DATASET SECTION:
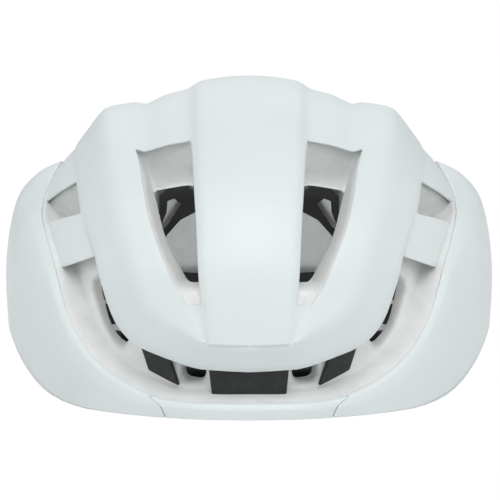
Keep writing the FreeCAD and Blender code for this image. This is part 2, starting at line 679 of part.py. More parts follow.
def build_buckle():
    """Housing and tongue closed on the strap line, and a ring round the folded strap."""
    floor = size("floor_gap")
    top = floor + size("buckle_thick")
    middle = (floor + top) / 2
    half = size("buckle_half_length")
    mouth = size("mouth_x")
    wall = size("buckle_wall")
    gap = size("strap_gap")
    inside = size("buckle_width") - 2 * wall
    strap_z = size("strap_lift") + size("strap_thick") / 2 + 2 * (size("strap_thick") + gap)
    socket = (strap_z - size("strap_thick") / 2 - gap, strap_z + size("strap_thick") / 2 + gap)
    socket_wide = size("strap_width") + 2 * gap
    shell = box_at("buckle_shell", (-half, mouth), size("buckle_width"), (floor, top))
    chamber = box_at("buckle_chamber", (mouth - size("prong_reach") - 1, mouth + 1), inside,
                     (floor + wall, top - wall))
    windows = box_at("buckle_windows", (mouth - size("prong_reach") + 2, mouth - 4),
                     size("buckle_width") + 2, (middle - 1.8, middle + 1.8))
    slot = box_at("buckle_strap_slot", (-half - 1, -half + size("strap_socket")), socket_wide, socket)
    parts["buckle_housing"] = cut("buckle_housing", shell, [chamber, windows, slot])
    grip = box_at("tongue_grip", (mouth + gap, half), size("buckle_width"), (floor, top))
    slot = box_at("tongue_strap_slot", (half - size("strap_socket"), half + 1), socket_wide, socket)
    body = cut("tongue_body", grip, [slot])
    prongs = []
    line = size("strap_line_y")
    reach = (mouth - size("prong_reach"), mouth + gap)
    height = (floor + wall + gap, top - wall - gap)
    for number, (low, high) in enumerate(((-inside / 2 + gap, -inside / 2 + 4), (-2, 2),
                                          (inside / 2 - 4, inside / 2 - gap))):
        prongs.append(block("tongue_prong_%d" % number, reach, (line + low, line + high), height))
    parts["buckle_tongue"] = fuse("buckle_tongue", [body] + prongs)
    x = -(size("divider_x") + half) / 2 + size("divider_width") / 4
    low = size("strap_lift") - gap
    high = strap_z + size("strap_thick") / 2 + gap
    rim = size("keeper_wall")
    span = (x - size("keeper_length") / 2, x + size("keeper_length") / 2)
    ring = box_at("keeper_blank", span, socket_wide + 2 * rim, (low - rim, high + rim))
    hole = box_at("keeper_hole", (span[0] - 1, span[1] + 1), socket_wide, (low, high))
    parts["strap_keeper"] = cut("strap_keeper", ring, [hole])


# ---------------------------------------------------------------- build and write

def write_parts():
    doc.recompute()
    for item in doc.Objects:
        if "Invalid" in item.State or "Error" in item.State:
            raise RuntimeError("failed: " + item.Name)
    for name, item in parts.items():
        if item.Shape.isNull() or not item.Shape.isValid():
            raise RuntimeError("bad shape: " + name)
        item.Label = name
    os.makedirs("parts", exist_ok=True)
    for name, item in parts.items():
        item.Shape.exportStep("parts/%s.step" % name)
        print(name, len(item.Shape.Solids), round(item.Shape.Volume))


share_out_skins(build_foam_and_skins())
build_brow_panels()
build_pads()
build_retention()
build_webbing(parts["foam_liner"])
build_buckle()
write_parts()
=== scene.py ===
import math
import bmesh
import bpy
from mathutils import Matrix, Vector


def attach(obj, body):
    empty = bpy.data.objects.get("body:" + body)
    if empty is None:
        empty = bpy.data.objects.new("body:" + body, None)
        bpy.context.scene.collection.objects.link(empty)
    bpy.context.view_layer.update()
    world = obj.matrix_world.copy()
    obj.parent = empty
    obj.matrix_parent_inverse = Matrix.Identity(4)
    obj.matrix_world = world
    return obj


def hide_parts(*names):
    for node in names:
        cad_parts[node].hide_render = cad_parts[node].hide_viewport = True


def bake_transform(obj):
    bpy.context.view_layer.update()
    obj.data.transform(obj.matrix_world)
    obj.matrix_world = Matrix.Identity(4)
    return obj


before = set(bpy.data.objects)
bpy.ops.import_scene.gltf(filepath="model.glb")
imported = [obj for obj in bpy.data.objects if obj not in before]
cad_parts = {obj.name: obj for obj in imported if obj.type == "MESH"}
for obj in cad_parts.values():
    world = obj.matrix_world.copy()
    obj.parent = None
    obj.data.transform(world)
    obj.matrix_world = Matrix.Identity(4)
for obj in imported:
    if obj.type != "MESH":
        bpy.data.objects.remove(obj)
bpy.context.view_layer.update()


# Camera and studio: a long lens a little above the helmet, in front of it,
# on a plain white floor that runs into a white surround.

view_target = Vector((0.0004, 0, 0.055))
view_distance = 2.0
view_rise = math.radians(6)
camera_data = bpy.data.cameras.new("camera")
camera_data.lens = 339
camera_data.sensor_width = 36
camera = bpy.data.objects.new("camera", camera_data)
view_direction = Vector((0, math.cos(view_rise), -math.sin(view_rise)))
camera.location = view_target - view_direction * view_distance
camera.rotation_euler = view_direction.to_track_quat("-Z", "Y").to_euler()
bpy.context.scene.collection.objects.link(camera)
bpy.context.scene.camera = camera
bpy.context.scene.view_settings.view_transform = "Standard"


def add_piece(name, bm, material):
    """Object with smooth faces made from a bmesh, which it uses up."""
    mesh = bpy.data.meshes.new(name)
    bm.to_mesh(mesh)
    bm.free()
    mesh.materials.append(material)
    mesh.shade_smooth()
    piece = bpy.data.objects.new(name, mesh)
    bpy.context.scene.collection.objects.link(piece)
    return piece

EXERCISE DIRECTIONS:
Beginning with the line that contains "share_out_skins(build_foam_and_skins())" and ending with the line that contains "obj.matrix_parent_inverse = Matrix.Identity(4)", repeat exactly those lines and no others.

EXERCISE OUTPUT:
share_out_skins(build_foam_and_skins())
build_brow_panels()
build_pads()
build_retention()
build_webbing(parts["foam_liner"])
build_buckle()
write_parts()
=== scene.py ===
import math
import bmesh
import bpy
from mathutils import Matrix, Vector


def attach(obj, body):
    empty = bpy.data.objects.get("body:" + body)
    if empty is None:
        empty = bpy.data.objects.new("body:" + body, None)
        bpy.context.scene.collection.objects.link(empty)
    bpy.context.view_layer.update()
    world = obj.matrix_world.copy()
    obj.parent = empty
    obj.matrix_parent_inverse = Matrix.Identity(4)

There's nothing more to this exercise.